Back in 1990 this was the best on offer of York Pubs. It specialised, as now, in Marston’s beers and had a unique food offering of Chip Butties to die for. I kid you not. People would travel miles for a pint of Pedigree and one of their doorsteps. Time has left this pub behind. They are swamped by masses of better real ale venues and they cling on to the hope that tribute punk bands might create their new notoriety. The Marston’s Bitter (4) deserved this below average score. The pub left me sad and somewhat disappointed.
- The Walls, Pt 2
From Walmgate back to the tower and then a bus to the hotel.
Sunday evening in Fulford means only one thing apparently. Most of the village and its hotel population was in the pub wanting something to eat. Could we wait a bit for a table?
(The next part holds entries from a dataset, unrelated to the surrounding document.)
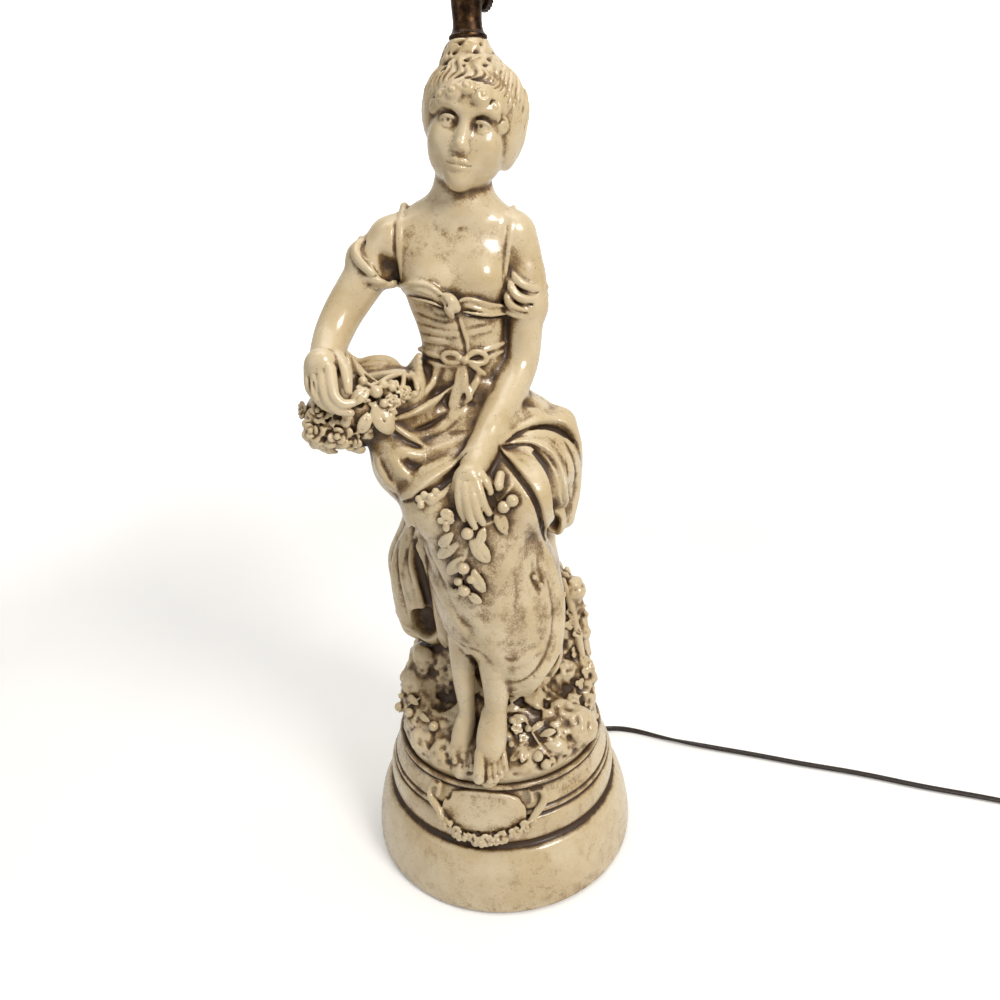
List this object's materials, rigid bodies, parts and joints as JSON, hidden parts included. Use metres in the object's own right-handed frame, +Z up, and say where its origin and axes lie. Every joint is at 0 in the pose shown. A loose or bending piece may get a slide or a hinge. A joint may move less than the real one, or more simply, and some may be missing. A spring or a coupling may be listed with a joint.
{
  "type": "figural table lamp",
  "caption": "Table lamp: glazed seated girl with a gathered apron of flowers on a stump and round moulded plinth, bronze neck with turn switch, screw lampholder and flat cord.",
  "frame": {"origin": "middle of the underside of the felt disc, on the axis of the threaded pipe", "axes": "+Z up along the pipe, -Y the figure's front, +X the viewer's right"},
  "size_m": [0.6984, 0.2655, 0.7331],
  "materials": {
    "glazed_casting": "gloss cream glaze over a brown wash in the recesses",
    "felt": "short brown felt",
    "zinc_steel": "zinc-plated steel",
    "bronze": "dark bronzed brass",
    "phenolic": "black phenolic moulding",
    "dark_knob": "dark brown moulded knob",
    "lead_sheath": "PVC lead sheath",
    "lampholder_brass": "antique brass lampholder",
    "terminal_brass": "plain brass",
    "thread_aluminium": "rolled aluminium screw shell",
    "sleeve_card": "fibre card sleeve",
    "black_plastic": "dark moulded plastic",
    "cord_sheath": "dark brown two-core flat cord",
    "blade_brass": "nickelled brass blades"
  },
  "bodies": {
    "lamp": {"plinth_casting": "glazed_casting", "figure_casting": "glazed_casting", "felt_pad": "felt", "threaded_pipe": "zinc_steel", "clamp_washer": "zinc_steel", "clamp_nut": "zinc_steel", "nipple": "zinc_steel", "nipple_nut": "zinc_steel", "seating_washer": "felt", "neck_collar": "bronze", "switch_body": "phenolic", "switch_bushing": "bronze", "bushing_nut": "bronze", "switch_leads": "lead_sheath", "socket_cap": "lampholder_brass", "cap_screw": "zinc_steel", "socket_body": "phenolic", "terminal_screws": "terminal_brass", "centre_contact": "terminal_brass", "screw_shell": "thread_aluminium", "insulating_sleeve": "sleeve_card", "socket_shell": "lampholder_brass", "cord_bushing": "black_plastic", "inner_cord": "cord_sheath", "free_cord": "cord_sheath", "cord_coil": "cord_sheath", "plug_body": "black_plastic", "plug_blades": "blade_brass"},
    "switch_key": {"turn_knob": "dark_knob", "switch_shaft": "bronze"}
  },
  "joints": [
    {"name": "switch_turn", "type": "hinge", "parent": "lamp", "child": "switch_key", "pos_m": [0.01018, 0.01018, 0.6445], "axis": [0.7071, 0.7071, 0], "continuous": true}
  ]
}
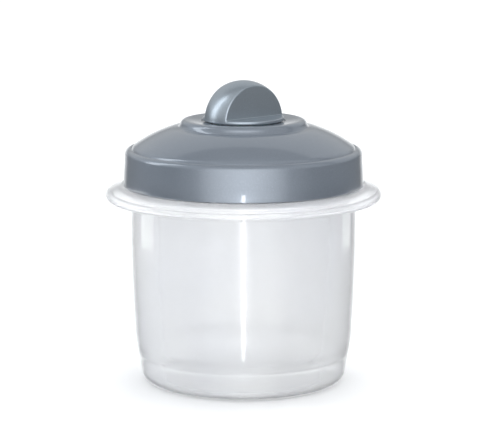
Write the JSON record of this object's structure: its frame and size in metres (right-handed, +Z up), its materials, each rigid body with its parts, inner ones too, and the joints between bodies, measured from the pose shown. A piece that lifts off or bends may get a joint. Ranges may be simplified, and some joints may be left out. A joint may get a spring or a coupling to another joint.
{
  "type": "formula dispenser",
  "caption": "Round translucent tub with a compartmented powder cup inside, a domed lid, a turning knob and a flush pour cap on the lid's back slope.",
  "frame": {"origin": "centre of the ring that the tub stands on", "axes": "+Z up along the tub's axis, -Y towards the front, +Y towards the pour slot"},
  "size_m": [0.11, 0.11, 0.1209],
  "materials": {
    "clear_tub": "moulded translucent polypropylene",
    "clear_cup": "moulded clear polypropylene",
    "pearl_lid": "pearlescent blue-grey moulded plastic",
    "pearl_deck": "pearlescent blue-grey moulded plastic",
    "knob_plastic": "glossy blue-grey moulded plastic",
    "shaft_plastic": "natural acetal",
    "seal": "translucent grey silicone",
    "steel": "stainless wire and strip"
  },
  "bodies": {
    "tub": {"tub": "clear_tub"},
    "cup": {"powder_cup": "clear_cup"},
    "lid": {"lid_dome": "pearl_lid", "lid_deck": "pearl_deck", "lid_seal": "seal", "cap_pin": "steel", "knob_washer": "seal"},
    "cap": {"pour_cap": "pearl_lid", "cap_gasket": "seal"},
    "knob": {"knob": "knob_plastic", "drive_shaft": "shaft_plastic", "shaft_clip": "steel"}
  },
  "joints": [
    {"name": "cup_turn", "type": "hinge", "parent": "tub", "child": "cup", "pos_m": [0, 0, 0.0114], "axis": [0, 0, 1], "continuous": true},
    {"name": "lid_lift", "type": "slide", "parent": "tub", "child": "lid", "axis": [0, 0, 1], "range_m": [0, 0.06]},
    {"name": "knob_turn", "type": "hinge", "parent": "lid", "child": "knob", "pos_m": [0, 0, 0.1047], "axis": [0, 0, 1], "continuous": true},
    {"name": "cap_flip", "type": "hinge", "parent": "lid", "child": "cap", "pos_m": [0, 0.029, 0.09985], "axis": [1, 0, 0], "range_deg": [0, 110]}
  ],
  "couplings": [
    {"joint": "knob_turn", "follows": "cup_turn", "ratio": 1}
  ]
}
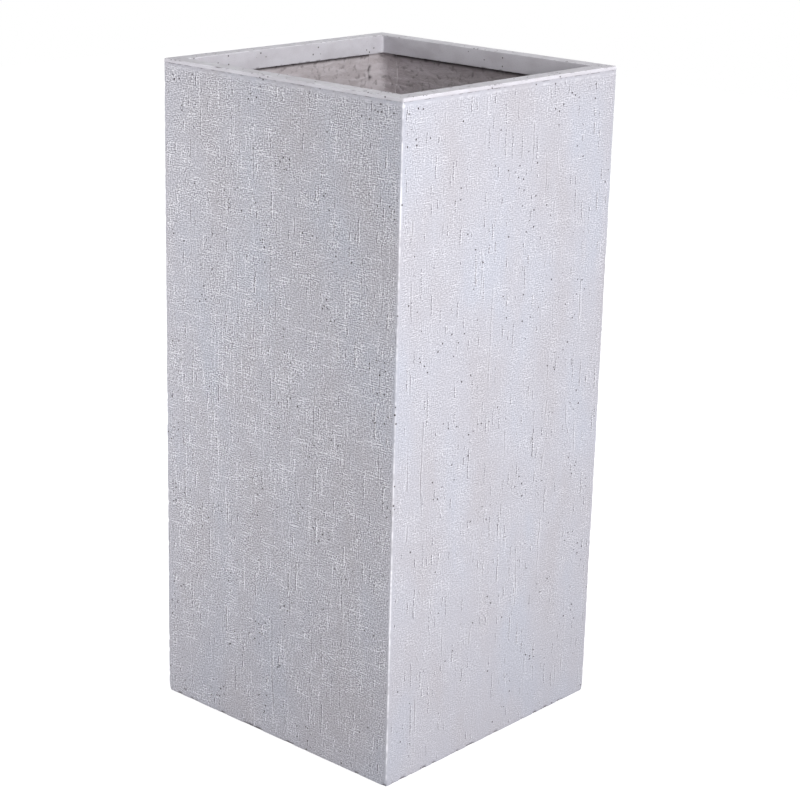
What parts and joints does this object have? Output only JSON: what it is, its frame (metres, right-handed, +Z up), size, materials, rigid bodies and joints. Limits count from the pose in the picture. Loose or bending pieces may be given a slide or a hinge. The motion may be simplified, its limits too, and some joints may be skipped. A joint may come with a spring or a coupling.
{
  "type": "tall square planter",
  "caption": "Tall square floor planter with woven-textured walls, a smooth cast rim collar over an undercut, and a plugged drain hole.",
  "frame": {"origin": "centre of the underside, on the surface that the planter stands on", "axes": "+Z up out of the mouth, -Y towards the front wall, -X towards the left wall"},
  "size_m": [0.33, 0.33, 0.705],
  "materials": {
    "face_coat": "woven matte stone-resin face coat",
    "cast_stone": "smooth matte cast stone-resin",
    "laminate": "rough hand-laid glass-fibre laminate",
    "plug_rubber": "matte moulded rubber"
  },
  "bodies": {
    "tub": {"base_slab": "cast_stone", "face_coat": "face_coat", "wall_mat_front": "laminate", "wall_mat_right": "laminate", "wall_mat_back": "laminate", "wall_mat_left": "laminate", "corner_strip_front_left": "laminate", "corner_strip_front_right": "laminate", "corner_strip_back_right": "laminate", "corner_strip_back_left": "laminate", "floor_cove": "laminate", "rim_collar": "cast_stone"},
    "plug": {"drain_plug": "plug_rubber"}
  },
  "joints": [
    {"name": "plug_pull", "type": "slide", "parent": "tub", "child": "plug", "axis": [0, 0, 1], "range_m": [0, 0.71]}
  ]
}
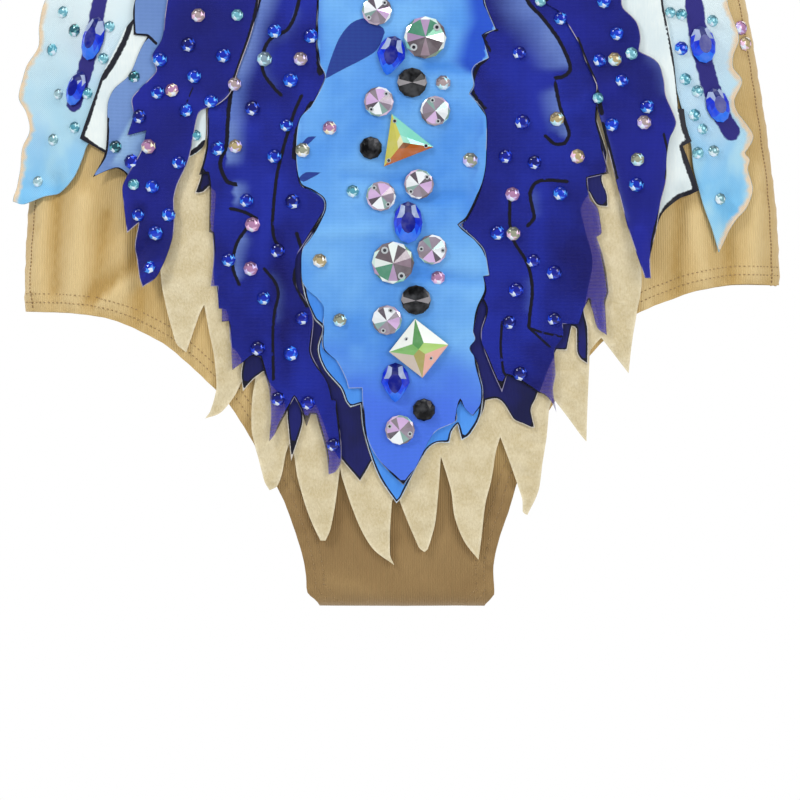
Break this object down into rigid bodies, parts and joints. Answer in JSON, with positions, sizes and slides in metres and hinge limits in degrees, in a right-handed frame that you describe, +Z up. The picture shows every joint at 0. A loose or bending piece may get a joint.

Could you serve me a pint of Timothy Taylor Landlord (3) came my stupid boy reply?
Fifteen minutes later we were tucking in and as you can see from the score the decision to change to the alternative Black Sheep was considered and rejected. Masons Gin, a local speciality, came in to play with my tonsils. The atmosphere in the pub was surprisingly good. The food met expectations and beyond. The place had a pleasant buzz. One can only hope it was just too busy on this occasion for the beer to reach a better standard.
Pub of the weekend: Last Drop Inn
Beer of the day: Great Heck Dave in the Walmgate Ale House
Next up: Dagenham and Redbridge H Saturday 7th May 2016
P.S Sorry Roger but only just got home. Written a.s.a.p. Hope you enjoy. Up the Gas.